Work to do: Repeat exactly the lines from the start through the line with "play = 0.3; // [0.2:0.05:0.5]", both ends included.

● ● ● ● ● ● ●

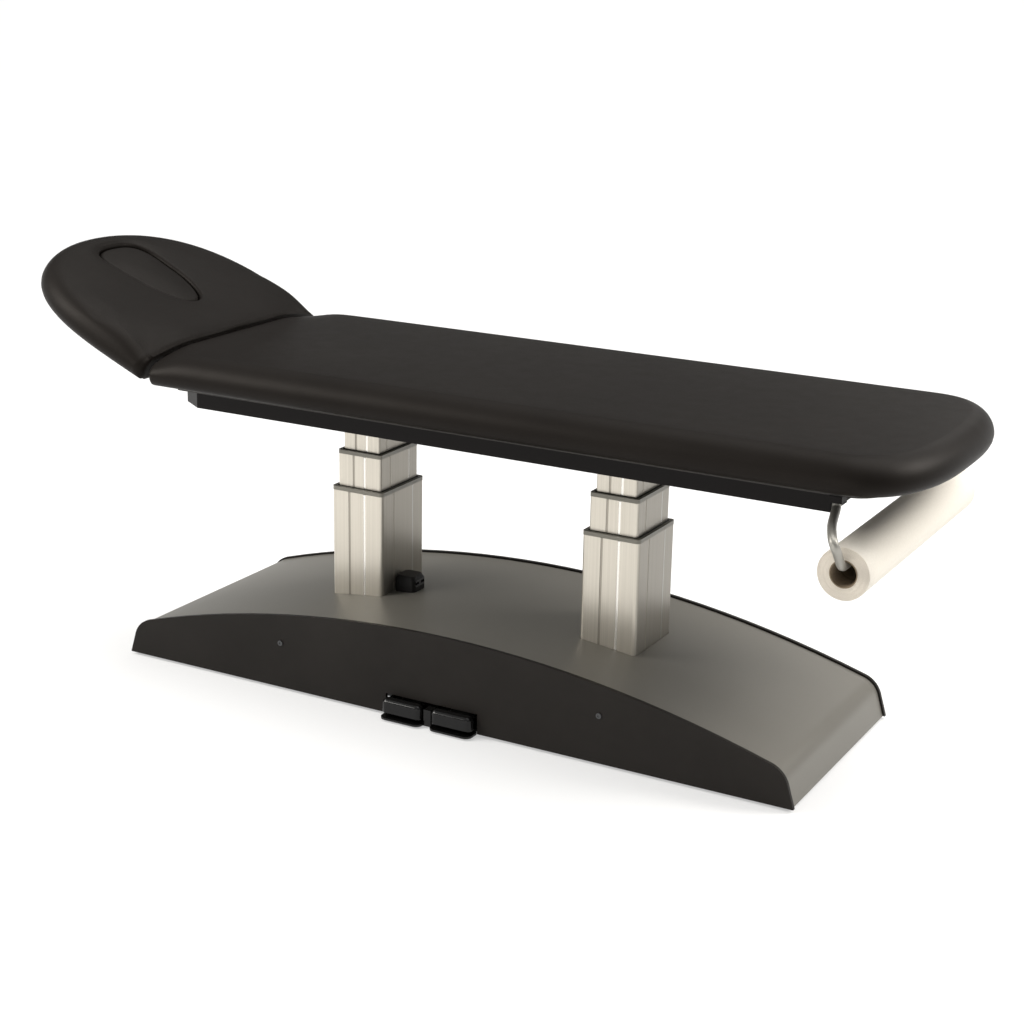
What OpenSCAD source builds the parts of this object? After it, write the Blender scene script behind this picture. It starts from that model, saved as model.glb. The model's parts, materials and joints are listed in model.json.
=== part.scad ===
/* [Whole table] */
// Middle of the base, measured from the middle of the whole length
base_x = 44; // [20:1:70]
// Gap between the base panels and the floor
floor_gap = 6; // [4:1:15]
// Lift of the top above its lowest place, as drawn
lift_now = 120; // [60:10:160]
// Play between pieces that lie side by side
play = 0.3; // [0.2:0.05:0.5]

/* [Base] */
// Length of the base at the floor
base_l = 1490; // [1400:10:1600]
// Width of the base over its side panels
base_w = 508; // [480:2:560]
// Height of the arched cover at its middle
arch_h = 179; // [165:1:200]
// Radius of the long arch
arch_r = 2400; // [2200:10:3000]
// Radius of the arch's two shoulders
shoulder_r = 48; // [40:1:56]
// Lean of the end walls, in degrees
end_lean = 17; // [10:1:22]
// Sheet thickness of the arched cover
cover_t = 2; // [1.5:0.5:3]
// Thickness of the side panels
panel_t = 8; // [6:1:12]
// How far the side panels stand above the cover
panel_lip = 4; // [2:1:8]
// Height of the panel screws above the panels' lower edge
panel_screw_z = 96; // [85:1:105]
// Half of the distance between the panel screws
panel_screw_x = 360; // [340:5:400]

/* [Chassis] */
// Width of the chassis rails
rail_w = 30; // [24:1:36]
// Height of the chassis rails
rail_h = 20; // [18:1:22]
// Height of the chassis rails above the floor
rail_z = 14; // [12:1:16]
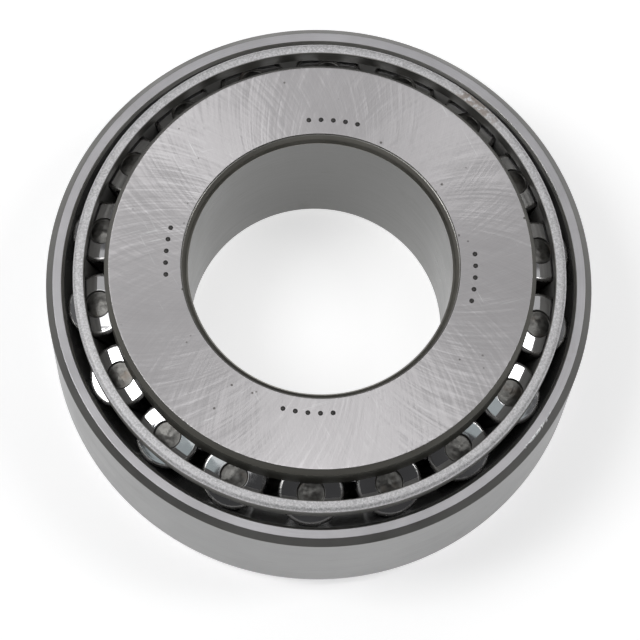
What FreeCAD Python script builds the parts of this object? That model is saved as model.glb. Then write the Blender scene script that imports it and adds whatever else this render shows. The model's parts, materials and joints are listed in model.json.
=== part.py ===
import FreeCAD, Part
import math
import os
import Sketcher

# Single-row tapered roller bearing, standard inch size, in millimetres.
# +Z is the bearing axis. The outer ring's back face lies on Z = 0 and the inner ring's back face is the top.
# The raceways and every roller are cones that share one apex on the axis, below the outer ring.
# Lengths along a roller's own axis are measured from that apex.

DIMS = {
    # boundary sizes
    "bore_radius": 18.256,
    "outside_radius": 38.1,
    "overall_width": 29.37,
    "inner_ring_width": 28.829,
    "outer_ring_width": 23.02,
    # the common cone geometry
    "apex_depth": 74.45,
    "roller_tilt": 17.5,
    "roller_half_angle": 2.55,
    "raceway_clearance": 0.05,
    # rollers
    "roller_count": 18,
    "roller_head_distance": 103.09,
    "roller_length": 20.5,
    "roller_head_round": 0.55,
    "roller_tail_round": 0.4,
    "head_crown": 0.1,
    "dimple_radius": 1.955,
    "dimple_floor_radius": 1.8,
    "dimple_depth": 0.3,
    "dimple_centre_depth": 0.16,
    "tail_dimple_radius": 1.4,
    "tail_dimple_depth": 0.25,
    # inner ring
    "bore_chamfer_radial": 0.998,
    "bore_chamfer_axial": 1.24,
    "front_bore_chamfer": 0.94,
    "big_rib_radius": 29.78,
    "big_rib_chamfer_radial": 0.65,
    "big_rib_chamfer_axial": 0.95,
    "big_rib_gap": 0.05,
    "small_rib_radius": 22.6,
    "small_rib_chamfer": 0.4,
    "small_rib_gap": 0.3,
    "undercut_depth": 0.3,
    "undercut_width": 0.7,
    # outer ring
    "back_corner_round": 2.8,
    "front_chamfer_radial": 0.97,
    "front_chamfer_axial": 1.0,
    "front_face_inner_radius": 35.957,
    "front_edge_break": 0.3,
    "back_edge_break": 0.8,
    # cage, pressed from one sheet: a straight rim, a conical wall and an inward flange at its small end
    "cage_top": 26.28,
    "cage_bottom": 1.0,
    "cage_sheet": 1.55,
    "cage_offset": 1.6,
    "cage_rim_radius": 34.2,
    "cage_flange_radius": 23.4,
    "cage_outer_edge_round": 0.95,
    "cage_inner_edge_round": 0.15,
    "cage_bend_round": 0.5,
    "window_side_clearance": 0.15,
    "window_head_clearance": 0.3,
    "window_tail_clearance": 0.3,
    "window_corner": 0.5,
}

# Angles as the sketches' formulas use them.
TILT = "dims.roller_tilt * 1 deg"
HALF = "dims.roller_half_angle * 1 deg"
OUTER_ANGLE = "(dims.roller_tilt + dims.roller_half_angle) * 1 deg"
HEAD = "dims.roller_head_distance"
TAIL = "(dims.roller_head_distance - dims.roller_length)"
FRONT = "(dims.overall_width - dims.inner_ring_width)"


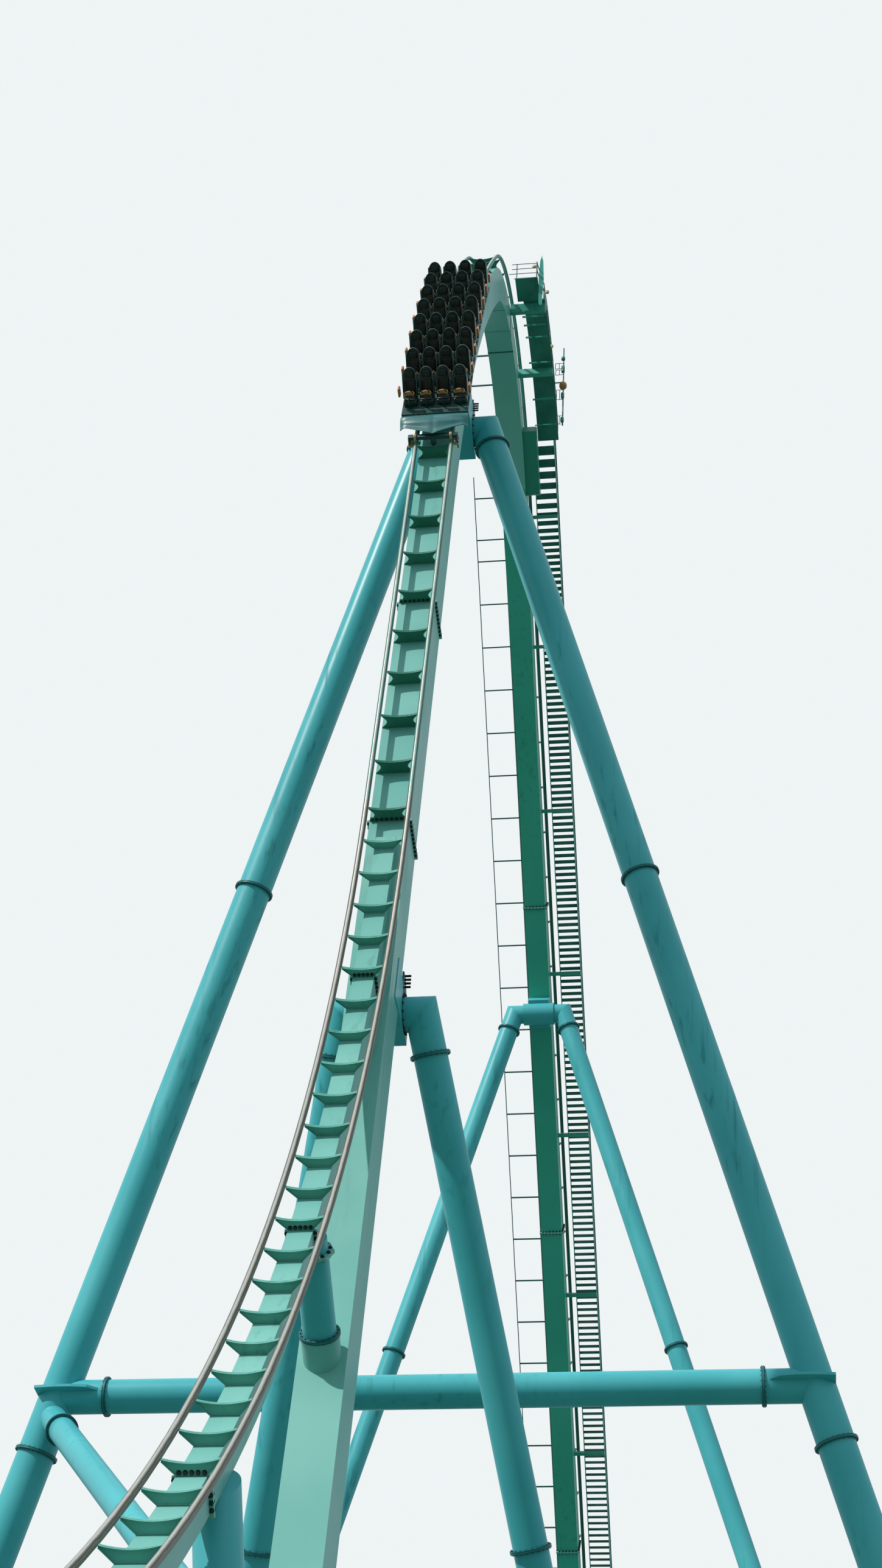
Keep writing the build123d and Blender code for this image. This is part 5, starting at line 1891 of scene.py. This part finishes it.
@dataclass
class Seams:
    """Weld lines and bands on the crest's box, and the ribs and edge under its deck."""
    sink: float = 0.4
    thin_edge: float = 0.4
    weld: Point = (2.0, 1.0)
    weld_places: tuple[float, ...] = (387.0, 640.0)
    splice: Point = (3.0, 3.0)
    splice_edge: float = 0.6
    splice_past: float = 1.5
    splice_place: float = 818.0
    rib: Point = (9.0, 1.6)
    rib_edge: float = 0.5
    rib_places: tuple[float, ...] = (599.0, 677.0, 775.0, 955.0, 1180.0, 1323.0)
    edge_place: float = 1180.0
    edge: Point = (4.0, 4.0)
    deck_under: float = 135.3
    deck_left: float = 114.0
    deck_right: float = 208.0
    arm_place: float = 684.7
    arm_half: float = 13.0
    arm_proud: float = 1.4
    arm_clear: float = 1.0

    def under(self, at: float, depth: float) -> Matrix:
        """A frame on a level under the rails, this far past the crest's start."""
        return TRACK.across(TRACK.crest + at) @ shift(0, -depth)

    def build(self) -> None:
        """Builds the bands and ribs."""
        half = WIDE.width / 2
        depth, reach = self.weld
        band = soften(box((-half, -depth, -reach), (half, self.sink, reach)), self.thin_edge)
        places = [self.under(at, WIDE.underside) for at in self.weld_places]
        keep(copies(band, places), "crest_weld_lines", FINISHES.stair, Slot.TRACK)
        depth, reach = self.splice
        wide = half + self.splice_past
        band = soften(box((-wide, -depth, -reach), (wide, self.sink, reach)), self.splice_edge)
        keep(moved(band, self.under(self.splice_place, WIDE.underside)), "crest_splice_band",
             FINISHES.dark_tube, Slot.TRACK)
        depth, reach = self.rib
        rib = soften(box((self.deck_left, -depth, -reach), (self.deck_right, 0.0, reach)), self.rib_edge)
        places = [self.under(at, self.deck_under) for at in self.rib_places]
        keep(copies(rib, places), "crest_deck_ribs", FINISHES.housing, Slot.STAIR)
        depth, end = self.edge
        edge = soften(box((self.deck_left, -depth, reach), (self.deck_right, 0.0, end)), self.rib_edge)
        # the deck's edge in the lift paint, whose greener colour is painted shade
        keep(moved(edge, self.under(self.edge_place, self.deck_under)), "crest_deck_edge", FINISHES.lift,
             Slot.STAIR)
        low, high = -WIDE.underside + self.arm_clear, -WIDE.face - self.arm_clear
        side = box((half, low, -self.arm_half), (half + self.arm_proud, high, self.arm_half))
        soften(side, self.thin_edge)
        keep(moved(side, self.under(self.arm_place, 0)), "crest_arm_bands", FINISHES.housing, Slot.TRACK)


@dataclass
class Footings:
    """The anchor bolts on the base plates, and the bolted plate at the strut's head."""
    plate_top: float = 8.0
    anchor_out: float = 21.0
    anchors: int = 8
    anchor_turn: float = 0.5
    bolt: float = 11.0
    strut_plate: float = 52.0
    strut_thickness: float = 7.0
    strut_sides: int = 8
    strut_edge: Edge = (1.2, 2)
    strut_along: float = 34.0
    strut_bolt: float = 6.5
    strut_bolts: int = 12
    strut_margin: float = 10.0

    def build(self) -> None:
        """Builds the bolts and the plate."""
        *runs, strut = Flanges().pipes()
        anchors = []
        for pipe in runs:
            if pipe.end[2] == 0.0:
                for x, y in circle(pipe.diameter / 2 + self.anchor_out, self.anchors, self.anchor_turn):
                    anchors.append(shift(pipe.end[0] + x, pipe.end[1] + y, self.plate_top))
        keep(copies(BOLTS.head(self.bolt), anchors), "anchor_bolts", FINISHES.bolt, Slot.BASE)
        here = strut.frame(self.strut_along / run_between(strut.start, strut.end))
        flange = drum(self.strut_plate, self.strut_thickness, self.strut_sides)
        soften(flange, *self.strut_edge)
        keep(moved(flange, here), "strut_head_plate", FINISHES.track, Slot.SUPPORT)
        bolts = BOLTS.ring(here, self.strut_plate - self.strut_margin, self.strut_bolts,
                           self.strut_thickness / 2)
        keep(copies(BOLTS.head(self.strut_bolt), bolts), "strut_head_bolts", FINISHES.bolt, Slot.SUPPORT)


# Studio


@dataclass
class Studio:
    """The camera at the photograph's viewing angle, the floor and the plain light."""
    place: Place = (970.2, -4463.0, 167.0)
    pitch: float = 0.70996
    roll: float = 0.05878
    turn: float = 0.15872
    lens: float = 57.30
    sensor: float = 36.0
    clip: Point = (0.01, 500.0)
    sun_from: Place = (-0.5, -0.52, 0.7)
    sun_strength: float = 2.9
    sun_angle: float = 1.2
    sun_colour: Place = (1.0, 0.97, 0.92)
    ground_glow: Place = (0.09, 0.16, 0.14)
    sky_glow: Place = (0.5, 0.62, 0.68)
    glow_levels: Point = (-0.15, 0.5)
    backdrop: Place = (0.86, 0.9, 0.91)
    reflected: Place = (0.62, 0.72, 0.76)
    floor_size: float = 90.0
    floor_seen: Place = (0.72, 0.74, 0.74)
    floor_bounce: Place = (0.1, 0.18, 0.15)
    floor_roughness: float = 0.9

    def camera(self) -> None:
        """Sets the camera up."""
        th, rho, psi = self.pitch, self.roll, self.turn
        ahead = Vector((-math.sin(psi) * math.cos(th), math.cos(psi) * math.cos(th), math.sin(th)))
        right = Vector((math.cos(psi), math.sin(psi), 0))
        up = Vector((math.sin(psi) * math.sin(th), -math.cos(psi) * math.sin(th), math.cos(th)))
        x = right * math.cos(rho) + up * math.sin(rho)
        y = -right * math.sin(rho) + up * math.cos(rho)
        data = bpy.data.cameras.new("camera")
        data.sensor_fit, data.sensor_height, data.lens = "VERTICAL", self.sensor, self.lens
        data.clip_start, data.clip_end = self.clip
        camera = bpy.data.objects.new("camera", data)
        bpy.context.scene.collection.objects.link(camera)
        matrix = Matrix((x, y, -ahead)).transposed().to_4x4()
        matrix.translation = Vector(self.place) * MM
        camera.matrix_world = matrix
        bpy.context.scene.camera = camera

    def lamps(self) -> None:
        """Adds the sun and the world's light."""
        data = bpy.data.lights.new("sun", "SUN")
        data.energy, data.color = self.sun_strength, self.sun_colour
        data.angle = math.radians(self.sun_angle)
        sun = bpy.data.objects.new("sun", data)
        bpy.context.scene.collection.objects.link(sun)
        sun.rotation_euler = Vector(self.sun_from).to_track_quat("Z", "Y").to_euler()
        world = bpy.data.worlds.new("studio")
        bpy.context.scene.world = world
        world.use_nodes = True
        shade = Shade(world.node_tree)
        up = shade.add("SeparateXYZ", {"Vector": shade.add("TexCoord").outputs["Generated"]}).outputs["Z"]
        glow = shade.mix(shade.step(up, self.glow_levels), rgba(self.ground_glow), rgba(self.sky_glow))
        path = shade.add("LightPath").outputs
        seen = shade.math("MAXIMUM", path["Is Camera Ray"], path["Is Glossy Ray"])
        seen = shade.math("MAXIMUM", seen, path["Is Transmission Ray"])
        pale = shade.mix(path["Is Camera Ray"], rgba(self.reflected), rgba(self.backdrop))
        shade.join(world.node_tree.nodes["Background"], {"Color": shade.mix(seen, glow, pale)})

    def floor(self) -> None:
        """Lays the plain pale floor."""
        clear_selection()
        bpy.ops.mesh.primitive_plane_add(size=self.floor_size)
        floor = bpy.context.object
        floor.name = "floor"
        material, shade, shader, _ = start_material("floor_pale")
        seen = shade.add("LightPath").outputs["Is Camera Ray"]
        tint = shade.mix(seen, rgba(self.floor_bounce), rgba(self.floor_seen))
        shade.join(shader, {"Base Color": tint, "Roughness": self.floor_roughness})
        floor.data.materials.append(material)

    def build(self) -> None:
        """Sets up the camera, the light and the floor."""
        bpy.context.scene.view_settings.view_transform = "Standard"
        self.camera()
        self.lamps()
        self.floor()


def main() -> None:
    """Sets up the studio and dresses the frame piece by piece."""
    logging.basicConfig(level=logging.INFO, format="%(message)s")
    for part in (Studio(), CarriedParts(), CrossTies(), Flanges(), LegHeads(), Splices(), Seats(),
                 TrainNose(), Wheels(), CrestDetails(), Seams(), Footings()):
        LOG.info("building %s", type(part).__name__)
        part.build()


if __name__ == "__main__":
    main()
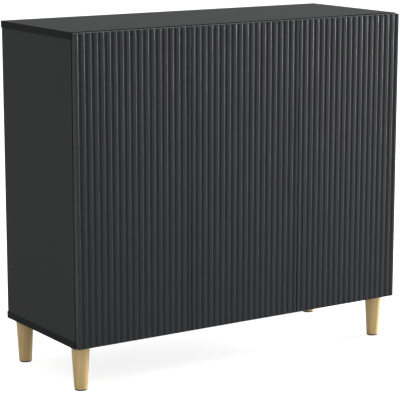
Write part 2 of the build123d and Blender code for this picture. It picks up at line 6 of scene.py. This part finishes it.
import bmesh
import bpy
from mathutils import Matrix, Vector

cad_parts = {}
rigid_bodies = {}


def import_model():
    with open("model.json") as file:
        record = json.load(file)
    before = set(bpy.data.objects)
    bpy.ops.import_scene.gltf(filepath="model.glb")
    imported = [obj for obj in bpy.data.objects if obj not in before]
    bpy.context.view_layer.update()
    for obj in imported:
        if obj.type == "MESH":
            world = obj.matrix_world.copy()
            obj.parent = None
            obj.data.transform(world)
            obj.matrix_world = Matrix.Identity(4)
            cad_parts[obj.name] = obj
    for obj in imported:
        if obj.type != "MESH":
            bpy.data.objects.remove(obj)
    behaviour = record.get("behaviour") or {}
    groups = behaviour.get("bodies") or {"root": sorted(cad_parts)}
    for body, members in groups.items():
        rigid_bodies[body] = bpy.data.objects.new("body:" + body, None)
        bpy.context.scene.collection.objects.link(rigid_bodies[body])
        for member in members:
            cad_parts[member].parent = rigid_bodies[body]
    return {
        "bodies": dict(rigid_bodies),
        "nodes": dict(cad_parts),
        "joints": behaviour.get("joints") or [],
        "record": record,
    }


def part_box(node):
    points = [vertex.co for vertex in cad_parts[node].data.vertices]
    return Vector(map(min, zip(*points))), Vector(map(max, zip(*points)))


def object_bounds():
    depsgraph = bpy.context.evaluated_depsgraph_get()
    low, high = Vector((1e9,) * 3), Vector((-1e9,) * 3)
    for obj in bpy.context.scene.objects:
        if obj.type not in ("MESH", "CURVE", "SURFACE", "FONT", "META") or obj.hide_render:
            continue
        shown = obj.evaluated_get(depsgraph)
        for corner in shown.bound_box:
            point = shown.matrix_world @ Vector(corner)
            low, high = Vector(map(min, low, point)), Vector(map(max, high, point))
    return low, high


MM = 0.001
RIGHT_ANGLE = 90.0
WHITE = (1.0, 1.0, 1.0)
OPAQUE = 1.0

# Camera, in metres, degrees and millimetres
CAMERA_PLACE = (-2.5764, -3.9118, 1.3531)
CAMERA_DIP = 11.19
CAMERA_TURN = 33.2
CAMERA_LENS = 154.1
SENSOR_WIDTH = 36.0

# Floor. It glows for the camera only.
FLOOR_HALF_SIZE = 60.0
FLOOR_CELLS = 24
FLOOR_COLOUR = (0.52, 0.52, 0.52)
FLOOR_GLOW = 0.78
FLOOR_DARK = 0.995
FLOOR_LIGHT = 1.005

# Room light below and above, and what the camera sees behind the piece
HORIZON_LIGHT = 0.66
CEILING_LIGHT = 1.0
BACKDROP_LIGHT = 1.1

# Soft box, in metres and watts
KEY_PLACE = (7.0, -0.55, 1.7)
KEY_TARGET = (0.0, -0.2, 1.7)
KEY_WIDTH = 2.2
KEY_HEIGHT = 3.2
KEY_POWER = 1800.0

# Finishes, as linear colours
BOARD_COLOUR = (0.0425, 0.0450, 0.0435)
BAND_COLOUR = (0.0178, 0.0188, 0.0182)
FOIL_COLOUR = (0.0114, 0.0124, 0.0148)
WOOD_LIGHT = (0.66, 0.47, 0.205)
WOOD_DARK = (0.51, 0.345, 0.13)
BEECH_LIGHT = (0.60, 0.42, 0.24)
BEECH_DARK = (0.44, 0.29, 0.15)
FIBRE_LIGHT = (0.26, 0.165, 0.085)
FIBRE_DARK = (0.17, 0.10, 0.048)
LACQUER = (0.024, 0.0245, 0.026)
NICKEL = (0.62, 0.61, 0.59)
ZINC = (0.52, 0.54, 0.57)
GREY_PLASTIC = (0.33, 0.34, 0.35)
BLACK_PLASTIC = (0.018, 0.018, 0.019)
FELT = (0.055, 0.052, 0.05)

# Roughness of each finish, and the specular level or coat where it isn't the usual one
BOARD_ROUGHNESS = 0.62
BOARD_SPECULAR = 0.015
BAND_ROUGHNESS = 0.5
BAND_SPECULAR = 0.02
FOIL_ROUGHNESS = 0.36
FOIL_SPECULAR = 0.34
LEG_ROUGHNESS = 0.42
LEG_COAT = 0.6
BEECH_ROUGHNESS = 0.6
BEECH_COAT = 0.0
COAT_ROUGHNESS = 0.28
LACQUER_ROUGHNESS = 0.48
FIBRE_ROUGHNESS = 0.68
FIBRE_SPECULAR = 0.35
NICKEL_ROUGHNESS = 0.3
NICKEL_SCRATCHES = 0.25
ZINC_ROUGHNESS = 0.42
ZINC_SCRATCHES = 0.3
GREY_ROUGHNESS = 0.45
BLACK_ROUGHNESS = 0.5
FELT_ROUGHNESS = (0.88, 1.0)
FELT_SHEEN = 0.4

# Grain of the textures
BOARD_PEARLS = 900.0
BOARD_CLOUD = {"per_metre": 7.0, "detail": 4.0}
BOARD_SMEAR = {"per_metre": 16.0, "detail": 5.0, "rough": 0.6, "stretch": (1.0, 1.0, 2.5)}
FOIL_CLOUD = {"per_metre": 5.0, "detail": 3.0}
FOIL_FIBRE = {"per_metre": 420.0, "detail": 3.0, "rough": 0.6, "stretch": (1.0, 1.0, 0.06)}
FOIL_SMEAR = {"per_metre": 22.0, "detail": 5.0, "rough": 0.6, "stretch": (1.0, 1.0, 0.5)}
FOIL_PEEL = {"per_metre": 260.0, "detail": 2.0}
WOOD_DRIFT = {"per_metre": 38.0, "detail": 3.0, "rough": 0.55, "stretch": (1.0, 1.0, 0.12)}
WOOD_PORES = {"per_metre": 900.0, "detail": 3.0, "rough": 0.6, "stretch": (1.0, 1.0, 0.05)}
WOOD_RINGS = {"Scale": 42.0, "Distortion": 5.5, "Detail": 3.0, "Detail Scale": 1.6}
WOOD_RINGS_STRETCH = (1.0, 0.7, 0.05)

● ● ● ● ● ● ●

Complete output:
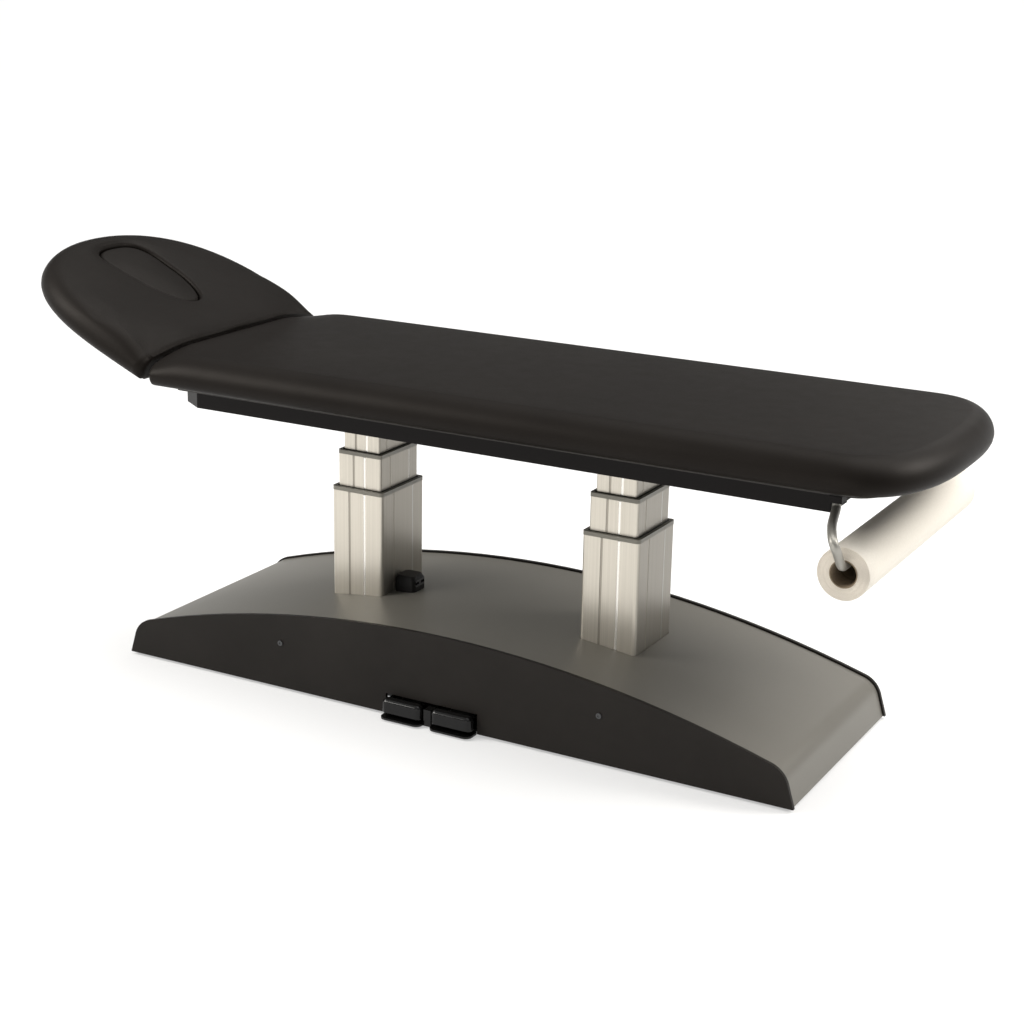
What OpenSCAD source builds the parts of this object? After it, write the Blender scene script behind this picture. It starts from that model, saved as model.glb. The model's parts, materials and joints are listed in model.json.
=== part.scad ===
/* [Whole table] */
// Middle of the base, measured from the middle of the whole length
base_x = 44; // [20:1:70]
// Gap between the base panels and the floor
floor_gap = 6; // [4:1:15]
// Lift of the top above its lowest place, as drawn
lift_now = 120; // [60:10:160]
// Play between pieces that lie side by side
play = 0.3; // [0.2:0.05:0.5]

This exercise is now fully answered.